В 2006 году, когда мне исполнилось тринадцать лет, один американский солдат подарил мне кольцо – простенькое, с маленьким красным камушком, первое ювелирное украшение в моей жизни. Оно сразу же стало моей главной драгоценностью. Я носила его повсюду – в школе, работая на поле, наблюдая дома, как мать печет хлеб; я даже спала с ним. Через год оно стало слишком маленьким для безымянного пальца, и я стала носить его на мизинце, чтобы не оставлять дома. Но оно скользило, едва задерживаясь на суставе, и я боялась его потерять. Я то и дело поглядывала на него, убеждаясь, что оно на месте, и сжимала пальцы в кулак, чтобы чувствовать его.

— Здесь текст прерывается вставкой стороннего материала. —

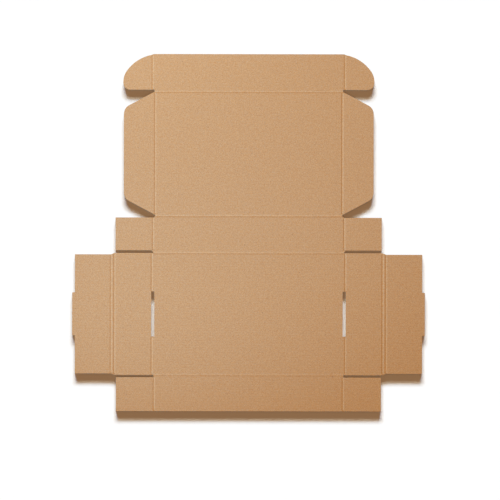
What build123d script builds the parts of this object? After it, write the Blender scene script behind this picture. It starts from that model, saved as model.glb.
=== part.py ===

Однажды, когда я сажала саженцы лука вместе со своими братьями и сестрами, я взглянула на руку и увидела, что кольцо пропало. Я и так ненавидела сажать лук – каждый саженец приходилось тщательно заталкивать в холодную землю, после чего пальцы ужасно пахли, – а тогда и вовсе разозлилась на эти крохотные растения и стала расшвыривать их в поисках своего сокровища. Братья с сестрами, заметив мой приступ ярости, спросили, что случилось. «Я потеряла кольцо!» – воскликнула я, и тогда все прекратили работу и начали его искать. Они знали, как оно мне дорого.
Мы прочесывали поле до заката, но, несмотря на все наши старания и мои слезы, так и не нашли кольцо. После захода солнца нам пришлось пойти домой на ужин. «Надия, не расстраивайся ты так, – утешал меня Элиас по дороге домой. – Это всего лишь безделушка. У тебя будут другие украшения в жизни». Но я проплакала несколько дней. Я была уверена, что никто мне больше не подарит ничего такого же красивого. И еще я почему-то думала, что американский солдат, если он снова появится в нашей деревне, разозлится на меня за то, что я потеряла его подарок.